SB: Let’s talk about some of the movements which have mobilized since the election of Obama. The right has been very active in opposing health care reform and around other issues, such as immigration. The left on the other hand has not matched the mobilization of the right. The Nation magazine estimated about 5,000 people at the protest of the American Bankers Association last week, a significant decline in numbers from the anti-globalization protests of a decade or so ago. Has the election of Obama had a demobilizing affect on the Left, in that people may have seen his election as a movement victory as opposed to one stage in an ongoing struggle?

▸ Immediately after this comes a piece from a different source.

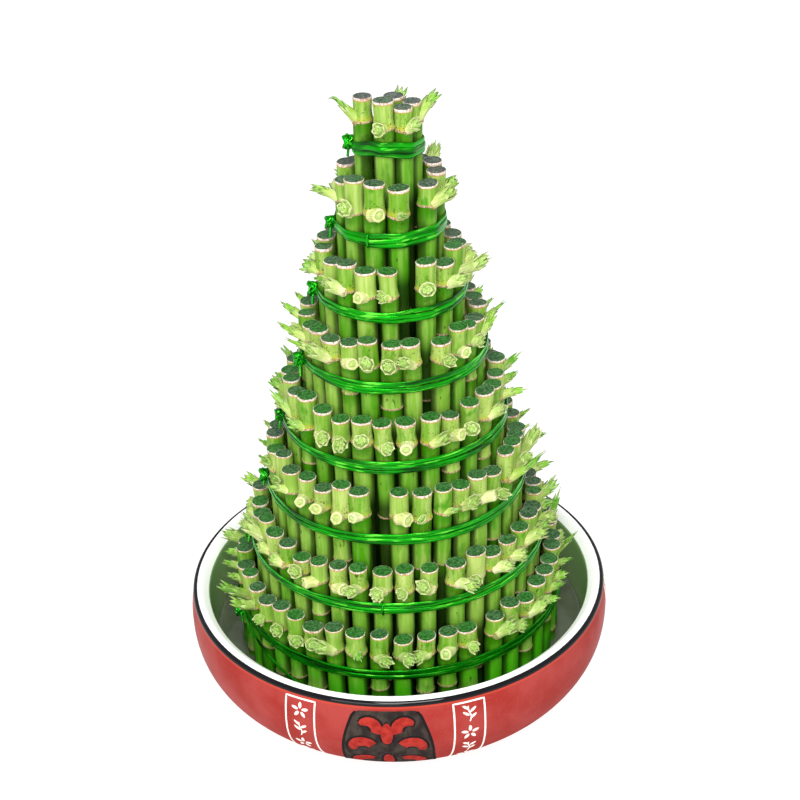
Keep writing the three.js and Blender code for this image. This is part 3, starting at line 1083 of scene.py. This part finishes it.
under_node = (from_node + wobble * 5).rise(-13, -3) + (from_low + wobble * 5).rise(-11, -3) * (
    from_low.fall(-0.2, 0.2))
under_node = under_node * (1.2 - tone * 0.5)
lower = skin.painted(
    skin.mix(tone, (66, 138, 10), (128, 166, 60)),
    (streaks.rise(0.4, 0.7) * (0.35 + tone * 0.6), (146, 180, 84)),
    (blotches.rise(0.52, 0.72) * 0.5, (46, 114, 8)),
    (height.fall(45, 85) * 0.85, (68, 184, 12)),
    (under_node * 0.85, skin.mix(streaks, (34, 104, 2), (72, 138, 12))))
upper = skin.painted(
    skin.mix(tone, (96, 150, 32), (150, 178, 80)),
    (streaks.rise(0.38, 0.68) * (0.4 + tone * 0.6), (176, 194, 110)),
    (blotches.rise(0.52, 0.72) * tone.fall(0.2, 0.7), (66, 134, 16)))

above_node = (from_node + wobble * 0.5).rise(-0.3, 0.3)
above_low = (from_low + wobble).rise(0, 0.5) * (from_low + wobble * 6).fall(3, 13)
yellow = above_node * (from_node + wobble * 4).fall(0.6, 4.5) * (spots - 0.1).rise(0.1, 0.8)
specks = skin.noise(0.9).rise(0.56, 0.63) * skin.noise(4, detail=1.0).rise(0.42, 0.56)
specks = specks * spots.rise(0.25, 0.7) * (abs(from_node - 1) + wobble * 4).fall(4, 14)
bruise = skin.noise(3.2, stretch=(1, 1, 2.5), detail=3.0).rise(0.65, 0.73) * spots.rise(0.3, 0.5)
# Painted shade on the sides and the inner half of a cane below its node, where it touches its neighbours
shaded = flank.rise(0.66, 0.97) * from_node.fall(-14, -2)
# Painted shade on the stretch that the next ring out hides, below that ring's cut ends
behind_ring_shade = (cover - height).rise(3, 16)
scar = abs(from_node + wobble * 0.8).fall(0.4, 0.8)
low_scar = abs(from_low + wobble * 0.8).fall(0.35, 0.75)
scar_colour = skin.mix(grain.rise(0.35, 0.65), (124, 86, 56), (194, 170, 138))
colour = skin.painted(
    lower,
    (above_node, upper),
    (above_low * 0.75, upper),
    (yellow * 0.7, (172, 166, 52)),
    (specks * 0.8, (74, 40, 10)),
    (bruise * 0.75, (52, 38, 16)),
    (shaded * 0.75, (16, 46, 4)),
    (behind_ring_shade * 0.85, (12, 34, 4)),
    (scar * 0.95, scar_colour),
    (low_scar * 0.85, scar_colour))

# %% The cut ends
cut_edge = from_top + wobble * 1.5 - spots * 0.8 + height.fall(110, 330) * 0.35
orange = abs(cut_edge - 1.05).fall(0.15, 0.45) * ring.rise(0.95, 0.99)
lip = cut_edge.fall(0.65, 0.95)
swirls = skin.noise(1.5, detail=3.0)
crust = (grain * 0.5 + swirls * 0.5).rise(0.36, 0.6)
wax = (ring + wobble * 0.1 + (grain - 0.5) * 0.08).fall(0.93, 0.97)
fresh = skin.mix(swirls.rise(0.3, 0.75), (28, 82, 26), (70, 128, 62))
dull = skin.mix(swirls.rise(0.3, 0.75), (40, 50, 44), (100, 112, 100))
skin.drive("Base Color", skin.painted(
    colour,
    (orange * 0.8, (180, 130, 68)),
    (lip, skin.mix(crust, (160, 122, 98), (224, 214, 204))),
    (wax, skin.mix(wax_age, fresh, dull))))
skin.drive("Roughness", 0.4 + streaks * 0.14 - wax * 0.2)
skin.bump(streaks * 0.4 + grain * 0.3 + swirls * wax * 0.4, 0.2)
for number, canes in enumerate(rings_of_canes, 1):
    hand_over(canes, skin, [f"tier_{number}_stalks"])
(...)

FFP: I don’t think it has demobilized the Left. I don’t think a shift in the political context which gives people hope demobilizes them at all; I think it tends to spurn them if other conditions are right. But the mobilizations of the right that we have seen tap into that 25% or 30% of the American population that is profoundly fundamentalist, in a sense archaic, that sees most contemporary developments as a real threat to their way of life. They see themselves as being left behind by all the major trends in the country. Then the majority, the country, elects an African American president! Now, these people are not only fundamentalist and aching for a return to familiar, traditional patterns of life, but they are also profoundly racist. We have this population in the U.S. that is not going to go away and it will act up and react to liberating and forward looking changes. This also happened in the 1930s: we may remember FDR as the leader of the Great Majority but there was a tremendous amount of right-wing protest at the same time.
SB: Going forward it seems the biggest issue on the Obama administrations agenda is health care reform. Could you give us an idea of how active the Left has been around health care reform and also the issue of a single-payer or public health care system?

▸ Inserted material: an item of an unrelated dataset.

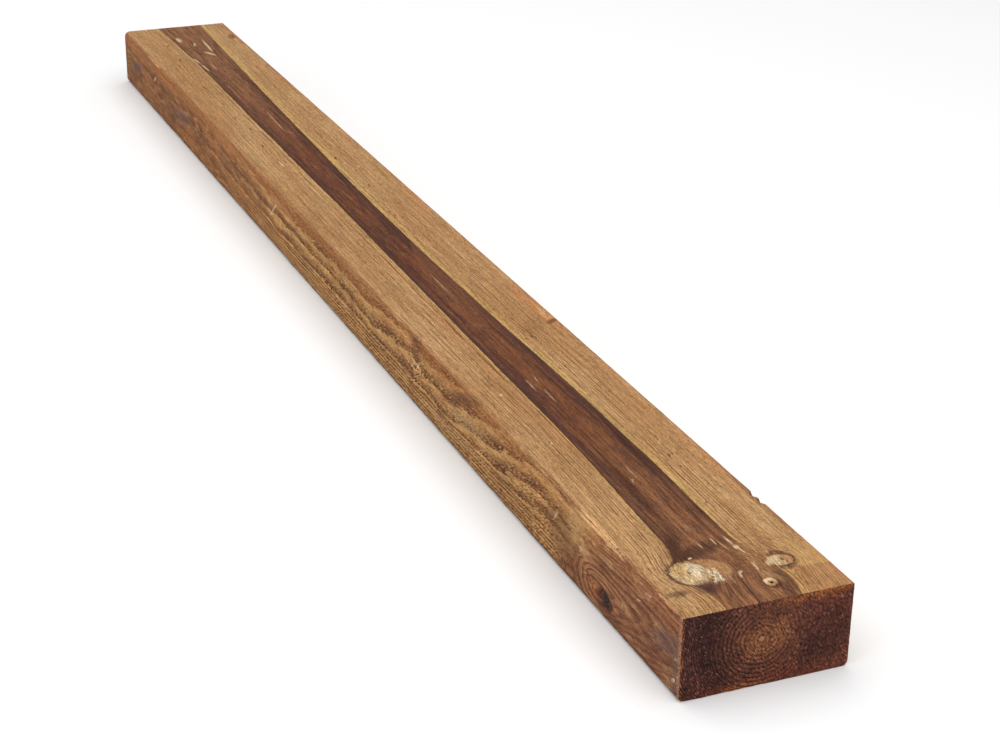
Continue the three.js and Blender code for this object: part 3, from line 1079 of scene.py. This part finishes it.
def divide_along(piece, axis, start, stop, cuts):
    """Subdivides the edges that run along an axis between two places, in millimetres."""
    bpy.ops.mesh.select_all(action="DESELECT")
    bpy.ops.object.mode_set(mode="OBJECT")
    mesh = piece.data
    corners = np.empty(len(mesh.vertices) * 3)
    mesh.vertices.foreach_get("co", corners)
    corners = corners.reshape(-1, 3) / MM
    ends = np.empty(len(mesh.edges) * 2, dtype=int)
    mesh.edges.foreach_get("vertices", ends)
    first, second = corners[ends.reshape(-1, 2)].transpose(1, 0, 2)
    run = np.abs(second - first)
    middle = (first + second)[:, axis] / 2
    chosen = (run[:, axis] > 0.5 * run.sum(axis=1)) & (middle > start) & (middle < stop)
    mesh.edges.foreach_set("select", chosen)
    bpy.ops.object.mode_set(mode="EDIT")
    bpy.ops.mesh.subdivide(number_cuts=cuts)


def edge_cuts(half, steps):
    """The places of the close cuts beside both edges of a face."""
    return [side * (half - step) for step in steps for side in (-1, 1)]


# The close cuts beside the long edges, as distances from each face, and the spacing between them.
CLOSE_CUTS = (1.0, 2.2, 4.0, 7.0, 11.0)
ACROSS_SPACING = 3.3
ALONG_SPACING = 7.6
FINE_ALONG_SPACING = 3.2
FINE_LENGTH = 310.0
LONG_STRETCHES = 4


def timber_block():
    """A block of the timber's size, divided closely beside its edges and at the knotty end."""
    centre = [(low + high) / 2 for low, high in zip(LOW, HIGH)]
    size = [high - low for low, high in zip(LOW, HIGH)]
    bpy.ops.object.select_all(action="DESELECT")
    bpy.ops.mesh.primitive_cube_add(size=1.0, location=centre, scale=size)
    piece = bpy.context.object
    bpy.ops.object.transform_apply(location=True, rotation=True, scale=True)
    bpy.ops.object.mode_set(mode="EDIT")
    bpy.ops.mesh.select_mode(type="EDGE")

    widest = CLOSE_CUTS[-1]
    cut_across(1, edge_cuts(SIDE, CLOSE_CUTS))
    cut_across(2, [HEIGHT / 2 + place for place in edge_cuts(HEIGHT / 2, CLOSE_CUTS)])
    cut_across(0, edge_cuts(END, CLOSE_CUTS[:3]))
    divide_along(piece, 1, widest - SIDE, SIDE - widest, round((WIDTH - 2 * widest) / ACROSS_SPACING) - 1)
    divide_along(piece, 2, widest, HEIGHT - widest, round((HEIGHT - 2 * widest) / ACROSS_SPACING) - 1)

    fine_start = END - FINE_LENGTH
    plain_start = CLOSE_CUTS[2] - END
    stretch = (fine_start - plain_start) / LONG_STRETCHES
    starts = [plain_start + stretch * index for index in range(LONG_STRETCHES)]
    cut_across(0, [*starts[1:], fine_start])
    for start in starts:
        divide_along(piece, 0, start, start + stretch, round(stretch / ALONG_SPACING) - 1)
    divide_along(piece, 0, fine_start, END - CLOSE_CUTS[2], round(FINE_LENGTH / FINE_ALONG_SPACING) - 1)
    bpy.ops.object.mode_set(mode="OBJECT")
    return piece


def shape_timber(piece):
    """Rounds the block's edges and lays its relief with a geometry modifier, which is then applied."""
    group = bpy.data.node_groups.new("timber_shape", "GeometryNodeTree")
    group.interface.new_socket("Geometry", in_out="INPUT", socket_type="NodeSocketGeometry")
    group.interface.new_socket("Geometry", in_out="OUTPUT", socket_type="NodeSocketGeometry")
    start = group.nodes.new("NodeGroupInput")
    finish = group.nodes.new("NodeGroupOutput")
    shaped = shape_geometry(group, Value(group, start.outputs[0]))
    group.links.new(shaped.socket, finish.inputs[0])
    modifier = piece.modifiers.new("timber_shape", "NODES")
    modifier.node_group = group
    bpy.ops.object.modifier_apply(modifier=modifier.name)
    bpy.data.node_groups.remove(group)


# The strips of the baked picture, from its foot up, each with its share of the height.
STRIPS = {"ends": 0.166, "under": 0.166, "back": 0.147, "front": 0.186, "top": 0.322}
STRIP_GAP = 0.0026


def bake_map(piece):
    """Unwraps the faces as strips, so that the top face gets the most of a baked picture."""
    mesh = piece.data
    for layer in list(mesh.uv_layers):
        mesh.uv_layers.remove(layer)
    layer = mesh.uv_layers.new(name="OFBake")
    corners = np.empty(len(mesh.vertices) * 3)
    mesh.vertices.foreach_get("co", corners)
    owner = np.empty(len(mesh.loops), dtype=int)
    mesh.loops.foreach_get("vertex_index", owner)
    x, y, z = (corners.reshape(-1, 3) / MM)[owner].T
    along, across, up = (x + END) / LENGTH, (y + SIDE) / WIDTH, z / HEIGHT
    facing = np.empty(len(mesh.polygons) * 3)
    mesh.polygons.foreach_get("normal", facing)
    sides = np.empty(len(mesh.polygons), dtype=int)
    mesh.polygons.foreach_get("loop_total", sides)
    facing = np.repeat(facing.reshape(-1, 3), sides, axis=0)
    axis = np.abs(facing).argmax(axis=1)
    outward = np.take_along_axis(facing, axis[:, None], axis=1)[:, 0] > 0
    half = 0.5 - STRIP_GAP
    parts = {
        "ends": (axis == 0, across * half + np.where(outward, 0.0, 0.5 + STRIP_GAP), up),
        "under": ((axis == 2) & ~outward, along, across),
        "back": ((axis == 1) & outward, along, up),
        "front": ((axis == 1) & ~outward, along, up),
        "top": ((axis == 2) & outward, along, across),
    }
    places = np.zeros((len(owner), 2))
    foot = 0.0
    for name, share in STRIPS.items():
        chosen, right, above = parts[name]
        places[chosen] = np.stack((right, foot + above.clip(0.0, 1.0) * share), axis=1)[chosen]
        foot += share + STRIP_GAP
    layer.data.foreach_set("uv", places.ravel())


# ---------------------------------------------------------------- add-on


class TimberSettings(bpy.types.PropertyGroup):
    """What a user would change on the timber."""

    stain: bpy.props.FloatVectorProperty(
        name="Stain", description="Tint over the whole timber, white for the brown it is sold in",
        subtype="COLOR", size=3, default=(1.0, 1.0, 1.0), min=0.0, max=1.0,
    )
    roughness: bpy.props.FloatProperty(
        name="Roughness", description="How dull the sawn faces are", subtype="FACTOR",
        default=0.82, min=0.0, max=1.0,
    )


class StageSettings(bpy.types.PropertyGroup):
    """The floor, the lights and the camera."""

    floor_size: bpy.props.FloatProperty(
        name="Floor", description="Side of the floor", unit="LENGTH", default=60.0, min=1.0,
    )
    floor_colour: bpy.props.FloatVectorProperty(
        name="Floor Colour", description="Colour of the floor", subtype="COLOR", size=3,
        default=(0.9, 0.9, 0.9), min=0.0, max=1.0,
    )
    lens: bpy.props.FloatProperty(
        name="Lens", description="Focal length of the camera", unit="CAMERA", default=75.0, min=1.0,
    )


class SLEEPER_OT_timber(bpy.types.Operator):
    """Saw the timber, round its edges and stain it"""

    bl_idname = "sleeper.timber"
    bl_label = "Timber"

    def execute(self, context):
        piece = timber_block()
        piece.name = "sawn_timber"
        piece.data.name = "sawn_timber"
        shape_timber(piece)
        bake_map(piece)
        only(piece)
        bpy.ops.object.shade_smooth_by_angle(angle=math.radians(60))
        settings = context.scene.sleeper_timber
        piece.data.materials.append(timber_material(settings.stain, settings.roughness))
        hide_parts(NODE)
        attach(piece, "root")
        return {"FINISHED"}


# The camera's place in metres, the way it looks and the way to its right.
CAMERA_PLACE = (2.786, -0.972, 1.1745)
CAMERA_AHEAD = (-0.84008, 0.35497, -0.41021)
CAMERA_RIGHT = (0.38396, 0.92326, 0.01261)

# Soft lights: name, place, point lit, width, height and power.
LIGHTS = (
    ("overhead_light", (0.0, -0.2, 4.0), (0.0, 0.0, 0.0), 9.0, 6.0, 195.0),
    ("front_light", (1.6, -3.4, 1.7), (0.2, 0.0, 0.05), 3.0, 2.0, 22.0),
    ("end_light", (4.4, 0.6, 1.5), (1.0, 0.0, 0.05), 2.4, 1.8, 25.0),
)
WORLD_LIGHT = 0.55


def add_camera(lens):
    """The camera, looking down the length from beside the ring end."""
    data = bpy.data.cameras.new("camera")
    camera = bpy.data.objects.new("camera", data)
    bpy.context.scene.collection.objects.link(camera)
    ahead = Vector(CAMERA_AHEAD).normalized()
    right = Vector(CAMERA_RIGHT)
    right = (right - ahead * right.dot(ahead)).normalized()
    above = right.cross(ahead)
    turn = Matrix((right, above, -ahead)).transposed()
    camera.matrix_world = Matrix.Translation(CAMERA_PLACE) @ turn.to_4x4()
    data.lens = lens
    data.sensor_width = 36.0
    data.clip_end = 200.0
    bpy.context.scene.camera = camera


def add_light(name, place, target, width, height, power):
    """A rectangular soft light that faces a point."""
    data = bpy.data.lights.new(name, "AREA")
    data.shape = "RECTANGLE"
    data.size = width
    data.size_y = height
    data.energy = power
    light = bpy.data.objects.new(name, data)
    bpy.context.scene.collection.objects.link(light)
    light.location = place
    aim = Vector(target) - Vector(place)
    light.rotation_euler = aim.to_track_quat("-Z", "Y").to_euler()


def plain_material(name, colour, roughness):
    material = bpy.data.materials.new(name)
    material.use_nodes = True
    shader = material.node_tree.nodes["Principled BSDF"]
    shader.inputs["Base Color"].default_value = (*colour, 1.0)
    shader.inputs["Roughness"].default_value = roughness
    return material


class SLEEPER_OT_stage(bpy.types.Operator):
    """Lay the pale floor, hang the soft lights and set up the camera"""

    bl_idname = "sleeper.stage"
    bl_label = "Stage"

    def execute(self, context):
        settings = context.scene.sleeper_stage
        bpy.ops.object.select_all(action="DESELECT")
        bpy.ops.mesh.primitive_plane_add(size=settings.floor_size, location=(0.0, 0.0, LOW[2]))
        floor = context.object
        bpy.ops.object.transform_apply(location=True, rotation=True, scale=True)
        floor.name = "pale_floor"
        floor.data.materials.append(plain_material("pale_floor", settings.floor_colour, 0.9))
        world = bpy.data.worlds.new("soft_surround")
        world.use_nodes = True
        background = world.node_tree.nodes["Background"]
        background.inputs["Color"].default_value = (1.0, 1.0, 1.0, 1.0)
        background.inputs["Strength"].default_value = WORLD_LIGHT
        context.scene.world = world
        for light in LIGHTS:
            add_light(*light)
        add_camera(settings.lens)
        context.scene.view_settings.view_transform = "Standard"
        return {"FINISHED"}


class SLEEPER_PT_panel(bpy.types.Panel):
    """Lists what the add-on builds"""

    bl_label = "Railway Sleeper"
    bl_idname = "SLEEPER_PT_panel"
    bl_space_type = "VIEW_3D"
    bl_region_type = "UI"
    bl_category = "Sleeper"

    def draw(self, context):
        layout = self.layout
        scene = context.scene
        layout.prop(scene.sleeper_timber, "stain")
        layout.prop(scene.sleeper_timber, "roughness")
        layout.operator("sleeper.timber")
        layout.prop(scene.sleeper_stage, "floor_size")
        layout.prop(scene.sleeper_stage, "floor_colour")
        layout.prop(scene.sleeper_stage, "lens")
        layout.operator("sleeper.stage")


CLASSES = (TimberSettings, StageSettings, SLEEPER_OT_timber, SLEEPER_OT_stage, SLEEPER_PT_panel)


def register():
    for cls in CLASSES:
        bpy.utils.register_class(cls)
    bpy.types.Scene.sleeper_timber = bpy.props.PointerProperty(type=TimberSettings)
    bpy.types.Scene.sleeper_stage = bpy.props.PointerProperty(type=StageSettings)


def unregister():
    del bpy.types.Scene.sleeper_stage
    del bpy.types.Scene.sleeper_timber
    for cls in reversed(CLASSES):
        bpy.utils.unregister_class(cls)


def main():
    register()
    bpy.ops.sleeper.timber()
    bpy.ops.sleeper.stage()


if __name__ == "__main__":
    main()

FFP: The Left has been pretty active but it’s kind of a lobbying activism as opposed to social movement activism. But they have been active as lobbyists and it’s one of the reasons senate majority leader Harry Reid has come out in favour of a strong public option in the reforms; whether it will be strong remains to be seen. I think there will be a health care bill and there will be modest improvements in the health care system. If the insurance companies were to succeed in blocking it, I just don’t know what would happen. It would be a tremendous failure for the Obama administration and also evidence of unbridled interest group politics. We’ll have to see how people react if that is the case.